In the summer, we put out more displays. We don't advertise the soda more in the summer. We do cross-merchandise soft drinks with other products.
We're pretty aggressive on pricing soft drinks year-round. That is something that we do on a weekly basis. We have a schedule that we follow with Coke and Pepsi, and we advertise one of them every week. We rotate them, and we are at cost or below on the featured items in soft drinks. Whichever one is on sale that week is the one that will get the blip in sales.
Mark Polsky
senior VP
Magruder Inc.
Rockville, Md.
During the summer, we really push the big can packs -- the 12-packs and the 24s. But this year things are different. With the new plastic bottle, I don't know what is going to happen. In my house, we switch to cans around this time of year because I don't want bottles outside because they break. But the new 20-ounce bottles is where the market is right now, and they bounce.
The 2-liter bottles are an all-year thing.

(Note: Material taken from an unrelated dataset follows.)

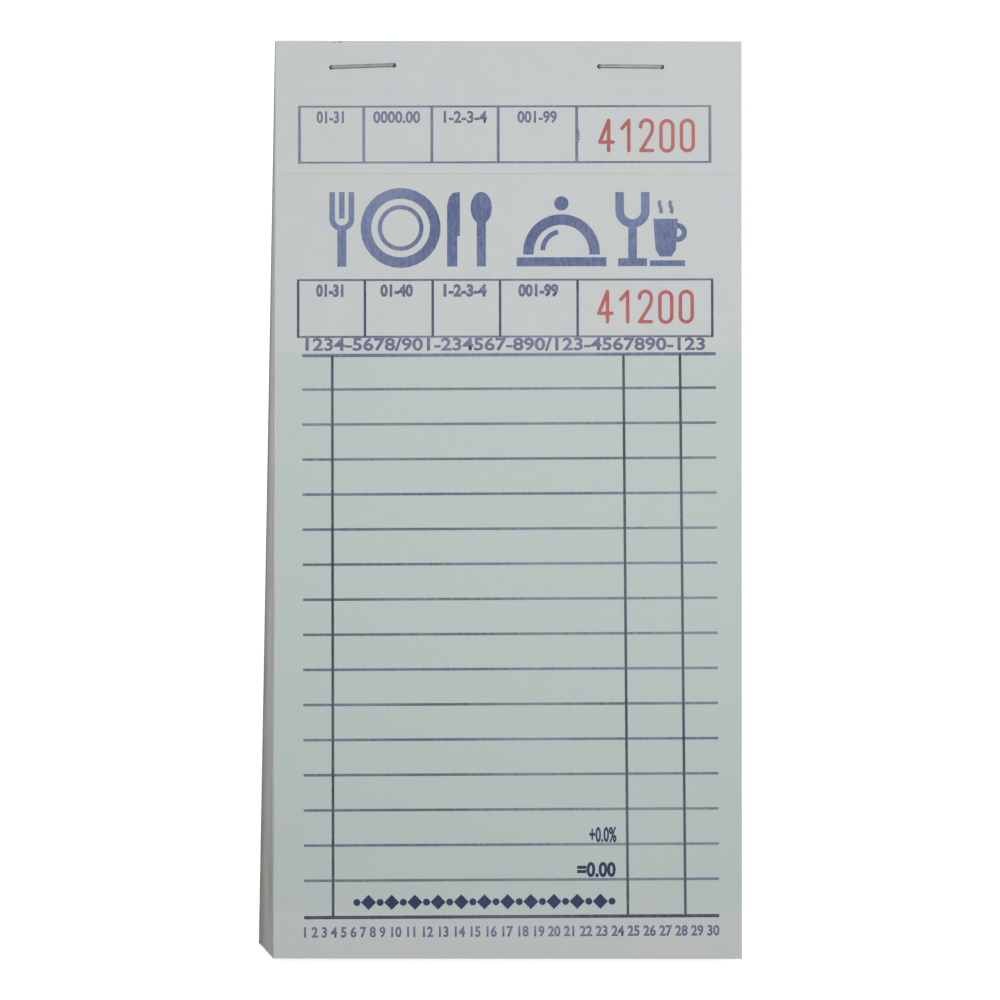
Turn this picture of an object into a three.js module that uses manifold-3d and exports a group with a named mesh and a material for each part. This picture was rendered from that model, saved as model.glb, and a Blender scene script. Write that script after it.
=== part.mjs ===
// Guest check pad: fifty perforated paper leaves stapled across the top to a chipboard back.
// X runs across the pad, Y towards the stapled end and Z up out of the printed face. Millimetres.
// The origin lies on the underside of the board, below the centre of the top leaf.

import * as THREE from "three";
import { mergeVertices } from "three/addons/utils/BufferGeometryUtils.js";
import Module from "manifold-3d";

// Leaves
const LEAF_WIDTH = 87.3;
const LEAF_LENGTH = 171.45;
const LEAF_COUNT = 50;
const PAPER = 0.08;
// Air between two neighbouring leaves, where the staples press them together and at the loose end
const PRESSED_AIR = 0.005;
const LOOSE_AIR = 0.045;
// The leaves bend along a line this far below their top edge, just clear of the staples
const MARGIN = 9;
// The running gap of the bend line and of the tear line
const BEND_GAP = 0.006;

// Perforation: a row of short cuts with paper ties between them
const PERFORATION_FROM_TOP = 24.9;
const CUT_PITCH = 2;
const CUT_LENGTH = 1.3;
const CUT_WIDTH = 0.04;

// The block was stapled a little out of square: going down from the top leaf, each leaf lies
// further to the left and towards the staples, and is turned clockwise about the staples.
// The blade leaned as it trimmed the loose end, so each leaf is also shorter there.
// These are the amounts at the lowest leaf.
const STRAY_LEFT = 0.61;
const STRAY_UP = 0.16;
const STRAY_TURN = THREE.MathUtils.degToRad(0.84);
const TRIM_LEAN = 0.35;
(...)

Their sales really don't change. It is either a party in the wintertime or outdoors in the summer.
Private label is not that much of a factor for us.
Prices are going to be real competitive. You don't see an ad in the paper now where somebody is not losing money. It is used as a draw to get people into the store, but everything is used as a draw these days, so you don't make any money.
We try to do some cross-merchandising. But our stores are really small, and we don't have the space to be doing much of that.
Jim Blakesley
VP, grocery merchandising
Gerland's Food Fair
Houston
We devote one end to each brand of soda and another to what we have on sale. The chips and soda are what we're really big on in the summer. Gatorade and Powerade will be key beverage displays as well.
Lou Furcolo
DSD merchandiser
Almacs Inc. and Great
American/Victory Markets
Utica, N.Y.
Coke, Pepsi, 7-Up and other soda companies will work with stores for merchandising in the summer. You do a big portion of your beverage sales around the holidays and throughout the summer.